The 138 is great. It is very stable in the breezy conditions we have experienced and I have never felt even close to going over. It glides well, tracks well, and with a little practice I have found it very easy to turn. It is very stable for fishing and photography. We have practiced wet entries in a pool both with assistance from another boat and with a paddle float. The deck is a bit high and the high-back seat is a bit awkward to get over but it can be done fairly easily with a bit of practice. I needed a rope loop with the paddle float to keep the paddle in place but the foot loop made it easier to hoist myself onto the high deck.

It has been great fun customizing the boat over the past several years. I started by adding bungee cord triangles to both the bow and the stern. They are anchored on the very ends by looping them through the carrying handles. This gets the carrying handles on top top of the deck so they don't drag in the water but they still easily pull over the ends so they would be easy to hold onto if you were in the water. I can also slip the blade of my paddle under the bow bungee and it holds the paddle in place so I can land a fish. OT's paddle holder works fine but it takes two hands to operate which is a luxury that you don't have when a fish hits your line. Slipping the paddle under the bungee is very fast and simple and can be done with one hand.

I also added a bungee between the back of the cockpit and the hatch cover. I used a simple X pattern so it wouldn't conflict with the hatch cover. My hope was that it would work to facilitate a paddle float but there was too much flex in the bungee. However, it is great for holding small things like gloves and a rolled up paddle float.

I have added OT's clothesline anchor, hatch cover, and sprayskirt. The anchor is easy to deploy and works great for keeping me in place while fishing. The hatch cover is a bit on the expensive side but it was one of the better things that I added to the boat. I had to make my own bulkhead to go behind the seat but the hardest part was getting the shape right. It took several tries with cardboard but I finally got a template that fit and then cutting and installing was easy. I added foam moulding to the hatch cover to make it a bit more waterproof. It will not seal water out as delivered in the kit but the foam made it better. I am still experimenting trying to get a better seal on the hatch. I have mixed feelings about the sprayskirt. First, I love having a spray skirt, especially in the rain, and on cooler days. The problem is with the zipper that is necessary because of the large cockpit. The easiest approach is to put the cover on before you get in and then step through the zippered opening. OT has backed up the zipper with velcro but the zipper still leaks a bit of water and it all ends up in my lap. I am experimenting with an aluminum arch that goes across the cockpit to keep the water from pooling around the zipper. My first attempt worked great at keeping the water at bay but was high enough that I kept hitting my knuckles on it. Version 1.2 will not be as tall and is ready for the next outing. I have also finally figured out how to contort myself enough to get the spray skirt attached while I am wearing it. My boat trims best with the seat close to the most forward position so it is a bit of a reach behind me to hook the sprayskirt around the back, but once I have hooked the back curve, I can just reach the front and then it is easy to drop the sides in place. Being able to put the skirt on while I am wearing it negates the need for a zipper so I might consider sewing something waterproof over the zipper, although I do like being able to unzip the sprayskirt to get at things in the boat.
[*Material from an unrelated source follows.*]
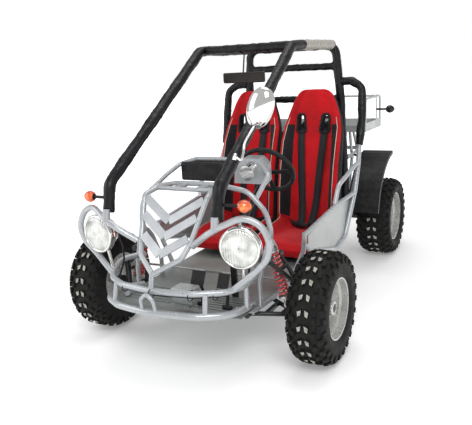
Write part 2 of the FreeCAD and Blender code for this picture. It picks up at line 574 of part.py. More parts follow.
def fender():
    cx0, cx1 = 332.0, 530.0
    cy, cz, ro = 1660.0, 300.0, 440.0
    a0, a1 = math.radians(97), math.radians(168)
    n = 10
    arc_o, arc_i = [], []
    for i in range(n + 1):
        a = a0 + (a1 - a0) * i / n
        arc_o.append((cy + ro * math.cos(a), cz + ro * math.sin(a)))
        arc_i.append((cy + (ro - 5) * math.cos(a), cz + (ro - 5) * math.sin(a)))
    pts = [V(cx0, y, z) for y, z in arc_o + arc_i[::-1]]
    f = Part.Face(Part.makePolygon(pts + [pts[0]])).extrude(V(cx1 - cx0, 0, 0))
    lip = Part.Face(Part.makePolygon([V(cx1 - 5, y, z) for y, z in arc_o] + [V(cx1 - 5, cy + (ro - 24) * math.cos(a), cz + (ro - 24) * math.sin(a)) for a in [a1 + (a0 - a1) * i / n for i in range(n + 1)]] + [V(cx1 - 5, *arc_o[0])])).extrude(V(5, 0, 0))
    stay = cyl(V(288, 1500, 724), V(360, 1500, 700), 8)
    stay2 = cyl(V(322, 1206, 560), V(345, 1262, 520), 8)
    return fuse([f, lip, stay, stay2])


fd = fender()
parts["rear_fenders"] = Part.Compound([fd, mx(fd)])

# luggage rack
RX, RY0, RY1, RZ0, RZ1 = 392.0, 1440.0, 1800.0, 880.0, 1088.0
rk = [box(-RX, RY0, RZ0 - 2, RX, RY1, RZ0 + 1)]
rk.append(tube([(-RX, RY0, RZ0 + 6), (-RX, RY0, RZ1), (-RX, RY1, RZ1), (RX, RY1, RZ1), (RX, RY0, RZ1), (RX, RY0, RZ0 + 6)], 8, 30))
for x in (-RX, -130, 130, RX):
    rk.append(cyl(V(x, RY1, RZ0), V(x, RY1, RZ1), 7))
for s in (1, -1):
    rk.append(box(min(s * RX, s * (RX + 3)), RY0, RZ0 - 2, max(s * RX, s * (RX + 3)), RY1, RZ0 + 52))
    rk.append(box(min(s * RX, s * (RX + 3)), 1690, RZ0, max(s * RX, s * (RX + 3)), 1720, RZ1))
    rk.append(cyl(V(s * 250, 1560, RZ0), V(s * 262, 1560, 724), 10))
    rk.append(cyl(V(s * 200, 1780, RZ0), V(s * 232, 1790, 724), 10))
    rk.append(tube([(s * 262, RY0, RZ0), (s * 280, 1330, 800), (s * 300, 1222, 800)], 10, 30))
rk.append(box(-RX, RY1 - 3, RZ0 - 2, RX, RY1, RZ0 + 52))
rk.append(box(-RX, RY0, RZ0 - 2, RX, RY0 + 3, RZ0 + 40))
parts["rear_rack"] = fuse(rk)
rt = []
for s in (1, -1):
    bl = turned(V(s * 486, 1706, 1002), V(s, 0, 0), LENS)
    rt.append(bl.fuse(cyl(V(s * (RX + 3), 1706, 1002), V(s * 465, 1706, 1002), 7)))
tail = box(-60, RY1, 900, 60, RY1 + 30, 950)
parts["rear_lamps"] = Part.Compound(rt + [tail])

parts["harnesses"] = Part.Compound([harness(SX), mx(harness(SX))])

# ------------------------------------------------------------------ trim overlaps where pieces are welded together
# A later piece in this list is cut by every earlier one on the same body.
CHASSIS = ["lower_frame", "steering_column", "front_bumper", "headlight_loops", "nose_shield", "cowl_hoop", "rear_hoop", "cage_rail_left", "cage_rail_right",
           "roof_crossbar", "cage_side_bars", "side_frames", "rear_subframe", "swing_arm", "engine", "front_arms", "front_shocks", "rear_shocks",
           "floor_pan", "side_panel_left", "side_panel_right", "dash_box", "dash_cowl", "instrument_pod", "driver_seat", "passenger_seat", "harnesses",
           "headlights", "front_turn_signals", "side_mirror", "centre_mirror", "pedals", "fluid_box", "exhaust", "fuel_tank", "rear_fenders", "rear_rack", "rear_lamps", "wiring_loom"]


def solids(s, keep=400.0):
    out = [x for x in s.Solids if x.Volume > keep]
    return out


def overlap_boxes(a, b):
    return a.BoundBox.intersect(b.BoundBox)


clean = {}
for name in CHASSIS:
    s = parts[name]
    pieces = solids(s)
    for prev, p in clean.items():
        if not overlap_boxes(Part.Compound(pieces), p):
            continue
        new = []
        for x in pieces:
            for y in p.Solids:
                if x.BoundBox.intersect(y.BoundBox):
                    try:
                        com = x.common(y)
                        if com.Volume > 0.5:
                            c = x.cut(y)
                            if c.Volume > 0 and c.isValid():
                                x = c
                            else:
                                print("cut kept", name, prev)
                    except Exception as e:
                        print("cut failed", name, prev, e)
            new += [q for q in x.Solids if q.Volume > 400.0]
        pieces = new
    clean[name] = Part.Compound(pieces) if len(pieces) > 1 else pieces[0]
parts.update(clean)

# ------------------------------------------------------------------ write
os.makedirs("parts", exist_ok=True)
for old in os.listdir("parts"):
    if old.endswith(".step"):
        os.remove(os.path.join("parts", old))
for name, s in parts.items():
    s = s.copy()
    sol = s.Solids
    for x in sol:
        if not x.isValid() or x.Volume <= 0:
            print("BAD", name, x.isValid(), x.Volume)
    s = Part.Compound(sol) if len(sol) != 1 else sol[0]
    s.translate(V(0, -Y_SHIFT, 0))
    s.exportStep("parts/%s.step" % name)
    b = s.BoundBox
    print("%-20s n=%d vol=%.0f cm3  x %.0f..%.0f y %.0f..%.0f z %.0f..%.0f" % (name, len(sol), s.Volume / 1000, b.XMin, b.XMax, b.YMin, b.YMax, b.ZMin, b.ZMax))
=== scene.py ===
import bpy, bmesh, math
from mathutils import Vector, Matrix, noise

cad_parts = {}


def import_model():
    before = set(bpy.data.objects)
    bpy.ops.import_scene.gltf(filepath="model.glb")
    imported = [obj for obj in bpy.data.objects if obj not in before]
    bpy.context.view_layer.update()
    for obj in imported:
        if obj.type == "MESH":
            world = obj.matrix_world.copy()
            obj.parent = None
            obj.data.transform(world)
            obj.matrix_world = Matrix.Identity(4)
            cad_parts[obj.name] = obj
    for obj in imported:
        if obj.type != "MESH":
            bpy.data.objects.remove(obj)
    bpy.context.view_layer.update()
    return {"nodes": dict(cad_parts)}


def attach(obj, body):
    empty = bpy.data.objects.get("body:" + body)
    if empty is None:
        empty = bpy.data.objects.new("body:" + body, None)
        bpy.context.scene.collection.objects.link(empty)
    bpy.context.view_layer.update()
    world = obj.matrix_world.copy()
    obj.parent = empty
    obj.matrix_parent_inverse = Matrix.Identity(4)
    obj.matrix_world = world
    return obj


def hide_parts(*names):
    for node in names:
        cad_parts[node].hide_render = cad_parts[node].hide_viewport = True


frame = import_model()
NODES = frame["nodes"]
S = 0.7265            # front axle to the origin, metres
pi = math.pi


def P(x, y, z):
    """Point in millimetres, Y counted from the front axle."""
    return Vector((x / 1000, y / 1000 - S, z / 1000))


# ------------------------------------------------------------------ materials
class Mat:
    def __init__(self, name):
        self.m = bpy.data.materials.new(name)
        self.m.use_nodes = True
        self.t = self.m.node_tree
        self.b = self.t.nodes["Principled BSDF"]

    def n(self, kind, **kw):
        d = self.t.nodes.new(kind)
        for k, v in kw.items():
            if hasattr(d, k):
                setattr(d, k, v)
            else:
                d.inputs[k.replace("_", " ")].default_value = v
        return d

    def l(self, a, b):
        self.t.links.new(a, b)

    def coord(self, scale=(1, 1, 1)):
        c = self.n("ShaderNodeTexCoord")
        m = self.n("ShaderNodeMapping")
        m.inputs["Scale"].default_value = scale
        self.l(c.outputs["Object"], m.inputs["Vector"])
        return m.outputs["Vector"]

    def noise(self, scale, detail=4.0, rough=0.55, vec=None, stretch=(1, 1, 1)):
        t = self.n("ShaderNodeTexNoise")
        t.inputs["Scale"].default_value = scale
        t.inputs["Detail"].default_value = detail
        t.inputs["Roughness"].default_value = rough
        self.l(vec or self.coord(stretch), t.inputs["Vector"])
        return t.outputs["Fac"]

    def ramp(self, fac, stops):
        r = self.n("ShaderNodeValToRGB")
        e = r.color_ramp.elements
        while len(e) < len(stops):
            e.new(0.5)
        for el, (p, c) in zip(e, stops):
            el.position = p
            el.color = (*c, 1) if len(c) == 3 else c
        self.l(fac, r.inputs["Fac"])
        return r.outputs["Color"]

    def bump(self, height, strength, dist, prev=None):
        b = self.n("ShaderNodeBump")
        b.inputs["Strength"].default_value = strength
        b.inputs["Distance"].default_value = dist
        self.l(height, b.inputs["Height"])
        if prev:
            self.l(prev, b.inputs["Normal"])
        return b.outputs["Normal"]


def mix3(a, b, t):
    return tuple(x + (y - x) * t for x, y in zip(a, b))


def painted(name, col, rough=0.3, metal=0.0, coat=0.0, var=0.12, scale=14.0, bump=0.12, dist=0.0006, fine=240.0, rr=0.12, spec=0.5):
    m = Mat(name)
    m.b.inputs["Specular IOR Level"].default_value = spec
    c = m.ramp(m.noise(scale), [(0.3, mix3(col, (0, 0, 0), var)), (0.7, mix3(col, (1, 1, 1), var * 0.4))])
    m.l(c, m.b.inputs["Base Color"])
    m.l(m.ramp(m.noise(scale * 2.7), [(0.3, (max(0.02, rough - rr),) * 3), (0.75, (min(1, rough + rr),) * 3)]), m.b.inputs["Roughness"])
    m.b.inputs["Metallic"].default_value = metal
    m.b.inputs["Coat Weight"].default_value = coat
    m.l(m.bump(m.noise(fine, 3), bump, dist), m.b.inputs["Normal"])
    return m.m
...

I am also experimenting with a small arrowhead shaped deck that fits into the front of the cockpit. 1/4 inch material (plywood, hardboard, etc.) fits neatly into the groove just below the top of the cockpit and the deck gives me a great place to put a small tackle box when I fish. OT makes a nylon work deck that accomplishes the same thing but it can't be used in conjunction with a sprayskirt. The sprayskirt won't go over the top of the nylon work deck and it would be dangerous to put the sprayskirt under the nylon work deck because you would not be able to get out of the boat in the event of a rollover. My goal is to be able to pop the sprayskirt off when I get to my fishing spot and have easy access to a spot for my tackle box. It is also easily removable for when I take one of the grandkids with me.

The 138 is heavy to load and carry but is great once you get it in the water. I am looking for a cart that will fit inside the back compartment so we can do the portage between String Lake and Leigh Lake when we go back to the Tetons. The ones I have tried so far will fit through the hatch without problems but won't fit in tapered end of the kayak behind the bulkhead. I could strap it on top behind the seat but that would make reentry after a spill very difficult so I am not willing to do that.

Sorry for the long review, but I thought it might be useful to share more than just my initial reaction to the boat. It has become a bit of an obsession, both to paddle (2-3 times a week in the summer) and to customize. I'm sure it is not as fast or as light as a touring kayak but I would wager that it is faster than any sit-on-top. It has been perfect for the kind of water (lakes of all sizes) that we paddle and the daytrips that we do so often.